There is more than one reason for a tooth or teeth to be lost. Tooth decay accounts for a great many cases of missing teeth but there are other factors which define tooth loss.
These include a physical injury which results in a tooth being knocked out of the jaw, periodontal gum disease and even old age. One of the defining characteristics of old age is losing your teeth which is due to shrinking gums, caused by a loss of elasticity in that area.
This section discussed the following causes of missing teeth which are:
Milk teeth
Tooth decay
Gum disease
Accident or injury
Congenital missing teeth
Ageing process
Find out more about these causes in these individual sections.
Whatever the cause, most people will at some point in their lives, lose a tooth or several teeth. Not a particularly reassuring thought but nevertheless, it is common.
It is possible to be born with less than your normal complement of teeth. There are certain genes involved in tooth development but if something goes wrong then it results in missing teeth.
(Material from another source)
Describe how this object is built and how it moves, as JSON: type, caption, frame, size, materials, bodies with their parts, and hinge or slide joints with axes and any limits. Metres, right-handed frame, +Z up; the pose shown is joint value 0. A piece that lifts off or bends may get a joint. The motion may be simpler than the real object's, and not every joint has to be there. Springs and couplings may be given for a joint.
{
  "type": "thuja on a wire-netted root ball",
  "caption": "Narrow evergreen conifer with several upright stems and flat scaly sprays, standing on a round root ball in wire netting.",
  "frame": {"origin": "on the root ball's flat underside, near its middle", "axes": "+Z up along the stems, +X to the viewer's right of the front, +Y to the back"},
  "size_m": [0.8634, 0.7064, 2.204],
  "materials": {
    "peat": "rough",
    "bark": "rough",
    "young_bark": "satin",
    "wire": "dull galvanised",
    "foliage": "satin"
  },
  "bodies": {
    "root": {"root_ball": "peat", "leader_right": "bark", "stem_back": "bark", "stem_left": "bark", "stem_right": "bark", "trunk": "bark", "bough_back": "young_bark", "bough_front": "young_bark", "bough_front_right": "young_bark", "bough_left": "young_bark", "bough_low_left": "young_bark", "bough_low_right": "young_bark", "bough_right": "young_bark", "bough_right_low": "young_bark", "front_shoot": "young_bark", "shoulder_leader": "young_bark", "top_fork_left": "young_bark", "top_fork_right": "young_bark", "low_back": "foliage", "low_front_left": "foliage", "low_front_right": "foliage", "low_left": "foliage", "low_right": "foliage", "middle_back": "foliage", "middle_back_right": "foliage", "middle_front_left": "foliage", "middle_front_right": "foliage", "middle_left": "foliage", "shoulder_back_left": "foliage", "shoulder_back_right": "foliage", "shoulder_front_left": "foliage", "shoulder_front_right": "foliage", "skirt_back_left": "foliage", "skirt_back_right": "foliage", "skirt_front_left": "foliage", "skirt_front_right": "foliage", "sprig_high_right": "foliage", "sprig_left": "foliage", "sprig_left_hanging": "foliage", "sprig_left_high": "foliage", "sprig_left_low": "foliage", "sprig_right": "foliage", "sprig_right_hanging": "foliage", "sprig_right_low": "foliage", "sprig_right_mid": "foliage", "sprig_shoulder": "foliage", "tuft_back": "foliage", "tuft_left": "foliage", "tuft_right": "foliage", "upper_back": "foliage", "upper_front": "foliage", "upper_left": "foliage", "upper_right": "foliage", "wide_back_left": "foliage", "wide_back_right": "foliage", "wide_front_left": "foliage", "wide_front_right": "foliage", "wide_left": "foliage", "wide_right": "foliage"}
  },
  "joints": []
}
Our teeth start developing whilst we are still in the womb. They develop as tooth buds and lie dormant until the age of 6 months or so when they push through the gums and appear as milk teeth.
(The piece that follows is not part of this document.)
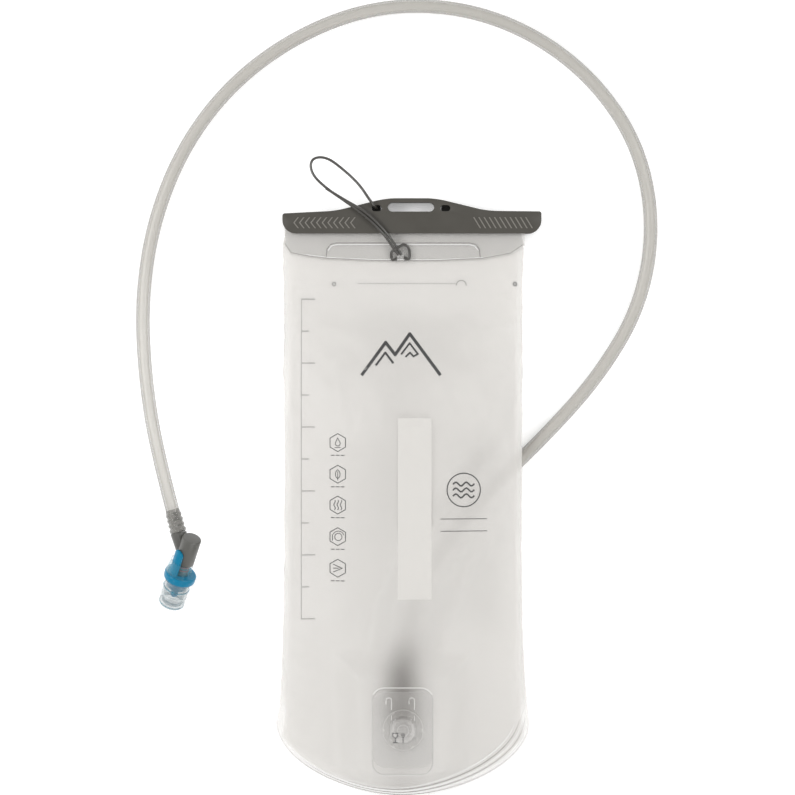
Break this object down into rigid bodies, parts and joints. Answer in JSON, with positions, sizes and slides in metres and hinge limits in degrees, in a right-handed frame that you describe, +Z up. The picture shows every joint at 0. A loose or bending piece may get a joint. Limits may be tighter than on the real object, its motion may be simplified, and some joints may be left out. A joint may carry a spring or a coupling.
{
  "type": "hydration bladder",
  "caption": "Soft water reservoir of welded film with a slide-off top bar, lower outlet port with plug-in elbow, drinking hose and angled twist-lock bite valve.",
  "frame": {"origin": "on the surface that the bag lies on, under the middle of the bag and its slider bar, measured without the hose, the bite valve and the tether", "axes": "+Z up out of the bag's front film, +Y along the bag towards its slider bar, +X across the bag"},
  "size_m": [0.3593, 0.5481, 0.0461],
  "materials": {
    "film": "milky translucent film, soft sheen",
    "lip": "clear moulded strip, satin",
    "dark_plastic": "fine moulded satin",
    "valve_grey": "fine moulded satin",
    "port_clear": "clear moulded plastic",
    "port_grey": "fine moulded satin",
    "collar_blue": "glossy moulded plastic",
    "silicone": "clear silicone, satin",
    "clear_cover": "clear, glossy",
    "hose": "translucent tube, glossy",
    "seal": "satin rubber",
    "spring": "drawn wire",
    "cord": "smooth elastic cord, satin"
  },
  "bodies": {
    "bag": {"front_panel": "film", "back_panel": "film", "baffle_front": "film", "baffle_back": "film", "front_lip": "lip", "back_lip": "lip", "port_patch": "port_clear", "port_housing": "port_grey", "port_gasket": "seal", "port_ring": "port_grey", "valve_cage": "port_clear", "poppet_spring": "spring", "latch_clip": "spring", "hose": "hose", "valve_elbow": "valve_grey", "spigot_seal_upper": "seal", "spigot_seal_lower": "seal", "valve_core": "collar_blue", "tether": "cord", "tether_knot": "cord"},
    "slider": {"slider_bar": "dark_plastic"},
    "plug": {"hose_elbow": "port_grey", "plug_seal": "seal"},
    "poppet": {"poppet": "port_grey", "poppet_seal": "seal"},
    "button": {"release_button": "collar_blue"},
    "twist": {"twist_collar": "collar_blue", "neck_sleeve": "clear_cover", "tab_cover": "clear_cover", "bite_nozzle": "silicone", "seat_ring": "collar_blue"}
  },
  "joints": [
    {"name": "slider_slide", "type": "slide", "parent": "bag", "child": "slider", "axis": [-1, 0, 0], "range_m": [0, 0.178], "deforming": ["tether"]},
    {"name": "plug_pull", "type": "slide", "parent": "bag", "child": "plug", "axis": [0, 0, -1], "range_m": [0, 0.01], "deforming": ["hose", "latch_clip"]},
    {"name": "poppet_lift", "type": "slide", "parent": "bag", "child": "poppet", "axis": [0, 0, -1], "range_m": [0, 0.00245], "deforming": ["poppet_spring"]},
    {"name": "button_press", "type": "slide", "parent": "bag", "child": "button", "axis": [0, 1, 0], "range_m": [0, 0.0015], "stiffness_N_per_m": 1500, "springref_m": -0.0005, "deforming": ["latch_clip"]},
    {"name": "valve_twist", "type": "hinge", "parent": "bag", "child": "twist", "pos_m": [-0.1479, -0.0275, 0.0364], "axis": [0.2834, 0.8183, 0.5], "range_deg": [0, 90]}
  ],
  "couplings": [
    {"joint": "poppet_lift", "follows": "plug_pull", "ratio": 0.245}
  ]
}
This process is known as teething.
Any problems with this development can result in abnormal shaped teeth: badly aligned teeth; faulty structure or missing teeth.
The important issue is what to do about it. If you are missing a few teeth for one reason or the other then your main concern is replacing them. Doing so means no loss of self-confidence or esteem caused by a toothless appearance.
Researchers have discovered a link between the number of teeth someone is missing and atherosclerosis. 
Researchers at Downstate Medical Center in New York counted the number of missing teeth in 115 patients referred for transesophageal echocardiography (TEE) to determine whether they had periodontal disease and measured maximal aortic plaque thickness by TEE. 
Results show that age is the strongest predictor of aortic atherosclerosis. Other independent predictors include dental loss and calcium-channel blocker use.